Second, the wish of the late Mr Leventis to have his family buried with him in a square configuration did not represent a religious or cultural practice, but was a personal preference, while the opposition of the Miller family to the exhumation of Mr Miller’s body was founded on Christian theology and the doctrine of the Church of England.

The exhumation would cause distress to Mr Miller’s widow and other members of his family. The wishes of the late Mr Leventis, while they could not be satisfied in the terms in which he had expressed them, could be approximately satisfied by the acquisition by the Leventis family of alternative plots which would enable them to be buried together in a different configuration.
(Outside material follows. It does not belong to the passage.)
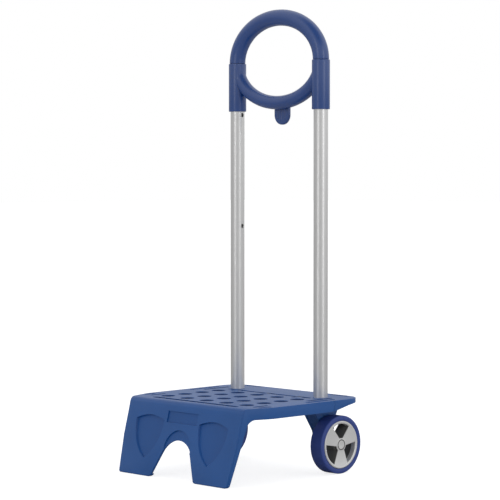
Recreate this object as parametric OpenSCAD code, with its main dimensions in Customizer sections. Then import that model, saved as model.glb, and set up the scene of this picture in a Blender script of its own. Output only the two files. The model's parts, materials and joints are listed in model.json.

The proposal to exhume Mr Miller’s remains in order to fulfil the personal preference of the late Mr Leventis that he and his family be buried, not just together, but in a particular configuration, came close to being described as exhumation for sentiment or convenience.

Third, while the lapse of time alone would not be determinative, the delay of approximately one year between the discovery that Mr Miller’s body had been buried in plot 172, and starting proceedings for a faculty — much of that delay being undue delay, in the sense that there was no good reason for it — was significant in this case, the Chancellor said.

During that period, the Miller family came to know plot 172 as the late Mr Miller’s resting place. With no formal steps having been taken to alter the position for such a period, they were reasonably entitled to assume that such steps were not going to be taken.

The Chancellor ruled that to grant a faculty in this case would not be justified as an exception from the law and doctrine as to the permanence of Christian burial, and he exercised his discretion by refusing to grant the faculty. The town council accepted that it should pay the court costs, and the costs, including legal costs, of the other parties.